Remix as artistic practice has a long history, with roots in appropriations like Marcel Duchamp’s mustachioed postcard of the Mona Lisa and Andy Warhol’s images of Campbell’s soup cans, works that question the nature of originality. Because digital media are easily replicated, artists can directly use the materials of others’ original works—code, images, sounds—for new purposes. While it’s hard to “remix” a painting without destroying the original, digital media allow artists to create a close relationship between the source work and their own, one that integrates the craft and (sometimes unintended) nuances of the original.

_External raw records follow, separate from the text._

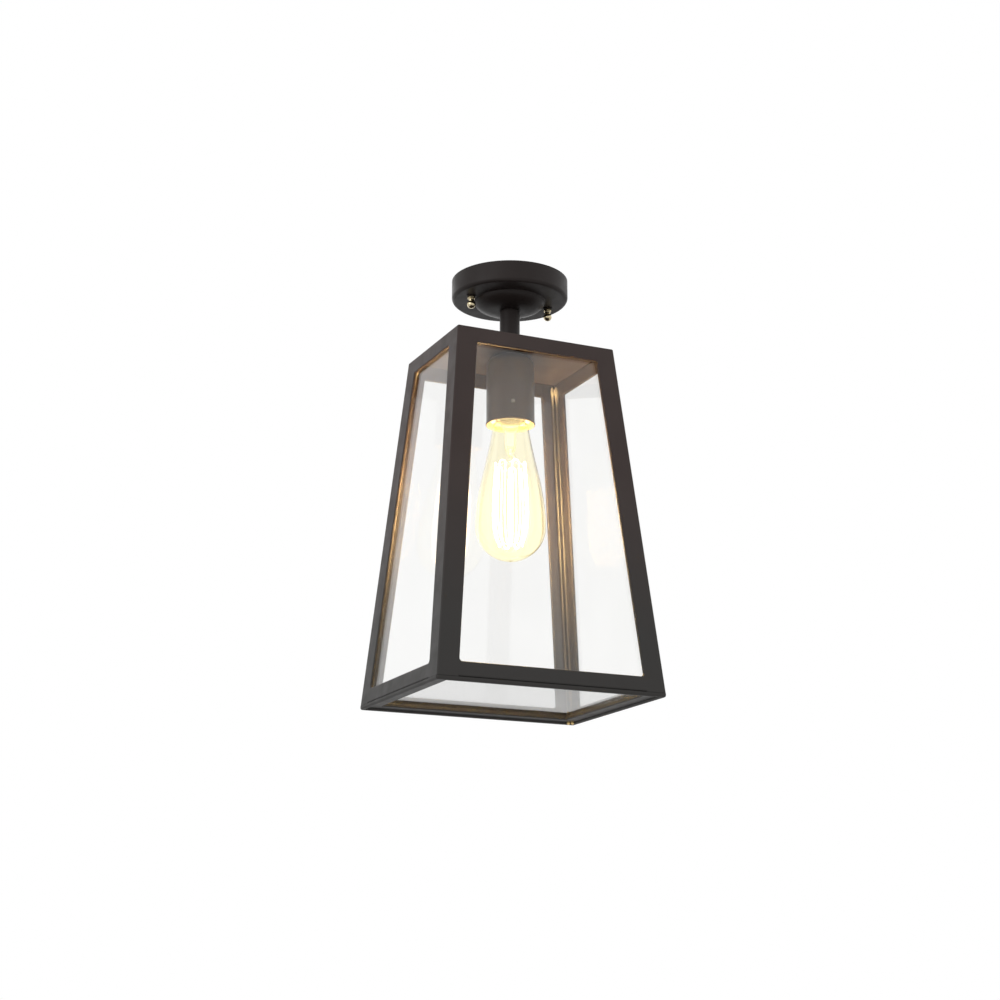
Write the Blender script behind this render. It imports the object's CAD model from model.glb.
# %% [markdown]
# # A porch ceiling lantern
# The lantern is a tapered box of folded sheet steel with glass in its faces. It hangs on a short stem
# under a round canopy, and a pear-shaped bulb with a caged filament burns inside it.
# The construction is packed already: this script loads it as a fixed frame and gives each piece its
# finished surface. New surfaces are worked out with numpy, in millimetres, from the frame's own boxes.

import bmesh
import bpy
import numpy as np
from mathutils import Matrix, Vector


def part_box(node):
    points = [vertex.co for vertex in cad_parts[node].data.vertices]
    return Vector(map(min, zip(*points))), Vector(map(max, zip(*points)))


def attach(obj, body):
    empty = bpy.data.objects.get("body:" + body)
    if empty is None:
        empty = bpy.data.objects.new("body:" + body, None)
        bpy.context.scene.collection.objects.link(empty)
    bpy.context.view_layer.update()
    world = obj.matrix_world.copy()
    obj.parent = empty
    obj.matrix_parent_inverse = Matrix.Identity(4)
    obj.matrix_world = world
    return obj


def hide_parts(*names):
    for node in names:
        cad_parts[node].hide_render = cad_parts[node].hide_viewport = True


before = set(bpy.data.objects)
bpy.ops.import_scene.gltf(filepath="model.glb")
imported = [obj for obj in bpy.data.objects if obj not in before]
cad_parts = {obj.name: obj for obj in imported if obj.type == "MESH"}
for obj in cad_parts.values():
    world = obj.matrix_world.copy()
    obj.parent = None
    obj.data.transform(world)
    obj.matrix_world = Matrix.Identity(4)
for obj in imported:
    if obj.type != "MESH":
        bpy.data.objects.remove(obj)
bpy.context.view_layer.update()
MM = 0.001

# %% [markdown]
# ## Sizes
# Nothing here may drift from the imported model, so the levels and half-sizes are read from the boxes of
# its nodes. Only what a box can't tell, such as a sheet's thickness, is written as a number.

# %% Read the levels and half-sizes from the frame


def box_of(node):
    """The lowest and highest corner of a node, in millimetres."""
    low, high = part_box(node)
    return np.array(low) / MM, np.array(high) / MM


ROOF_LOW, ROOF_HIGH = box_of("roof_plate")
FOOT_LOW, FOOT_HIGH = box_of("base_frame")
Z_ROOF = ROOF_HIGH[2]
Z_CEIL = ROOF_LOW[2]
Z_FOOT = FOOT_LOW[2]
Z_RAILS = box_of("post_front_left")[0][2]
HALF_W = FOOT_HIGH[0]
HALF_D = FOOT_HIGH[1]
BODY_H = Z_ROOF - Z_FOOT
TAPER = HALF_W - ROOF_HIGH[0]
TILT = np.arctan(TAPER / BODY_H)
SLANT = BODY_H / np.cos(TILT)

WALL = 1.2            # sheet of the posts, rails and base
FLANGE = 20.0         # a post's flange on each face
LIP = 3.0             # depth of the hemmed edge that the glass lies behind
SEAT = 9.0            # the flat that the glass is bonded to
TOP_RAIL_H = 15.0
BASE_RAIL_H = 17.5
RAIL_FOOT = 11.0      # how far a base rail turns in under the glass
GLASS = 3.0
BEAD_W = 2.2          # a bead of sealant is this wide on the glass
BEAD_T = 1.4          # and this thick
REST_GAP = 0.3        # air above and below a pane, and beside a spring tab
PANE_EDGE = LIP + GLASS + 0.8             # from the body's corner to a pane's edge
BEAD_EDGE = LIP + GLASS + BEAD_T + 0.5    # and to its bead
V_OPEN_LOW = BASE_RAIL_H / np.cos(TILT)
V_OPEN_HIGH = (BODY_H - TOP_RAIL_H) / np.cos(TILT)


def half_w(z):
    """Half the body's width at the height z: it falls evenly from the foot to the roof."""
    return HALF_W - TAPER * (z - Z_FOOT) / BODY_H


def half_d(z):
    """Half the body's depth at the height z."""
    return HALF_D - TAPER * (z - Z_FOOT) / BODY_H


print("body", HALF_W * 2, "x", HALF_D * 2, "x", BODY_H, "mm, leaning", round(np.degrees(TILT), 2), "deg")

# %% [markdown]
# ## From arrays to meshes
# A surface is an array of points in rows and columns. Four neighbours make a face, so the faces come
# from the index array alone. A thick sheet is two such arrays, one for each side, with their borders
# joined. Coinciding points are merged afterwards, and then the normals are turned outwards, which
# closes seams and poles however the arrays were laid out.

# %% Grids, thick sheets and turned shapes


def grid(points, wrap_rows=False, wrap_cols=False):
    """Quads between the neighbours of an array (rows, cols, 3). A wrapped side joins its end to its start."""
    rows, cols = points.shape[:2]
    index = np.arange(rows * cols).reshape(rows, cols)
    if wrap_rows:
        index = np.vstack([index, index[:1]])
    if wrap_cols:
        index = np.hstack([index, index[:, :1]])
    quads = np.stack([index[:-1, :-1], index[1:, :-1], index[1:, 1:], index[:-1, 1:]], axis=-1)
    return points.reshape(-1, 3), quads.reshape(-1, 4)


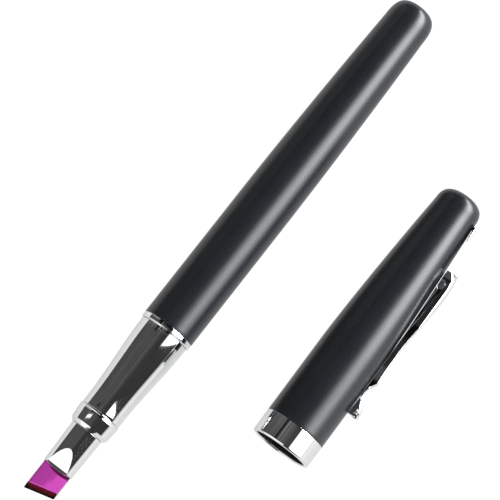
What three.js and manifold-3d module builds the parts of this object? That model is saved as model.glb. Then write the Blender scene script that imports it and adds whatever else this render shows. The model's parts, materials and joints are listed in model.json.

The world of digital technology also has a history of the remix. The Internet has allowed people to illegally download commercial and creative works from music to movies, but it has also allowed a parallel practice to evolve, in which programmers share open-source code with each other for a larger public good. The art world mirrors this history of generosity in works like Félix González-Torres’s Candy Spill series, in which the artist piled candies on the gallery floor, inviting visitors to take them home and thus participate in a send-up of rigid notions about the “immutable” artwork.

RIP.MIX.BURN.BAM.PFA is a cultural experiment that applies the advantages of digital media and the spirit of open-source generosity to museum permanent collections. The artworks in the exhibition are highly original and each stands on its own, yet each is also a link in a long artistic chain of giving and taking.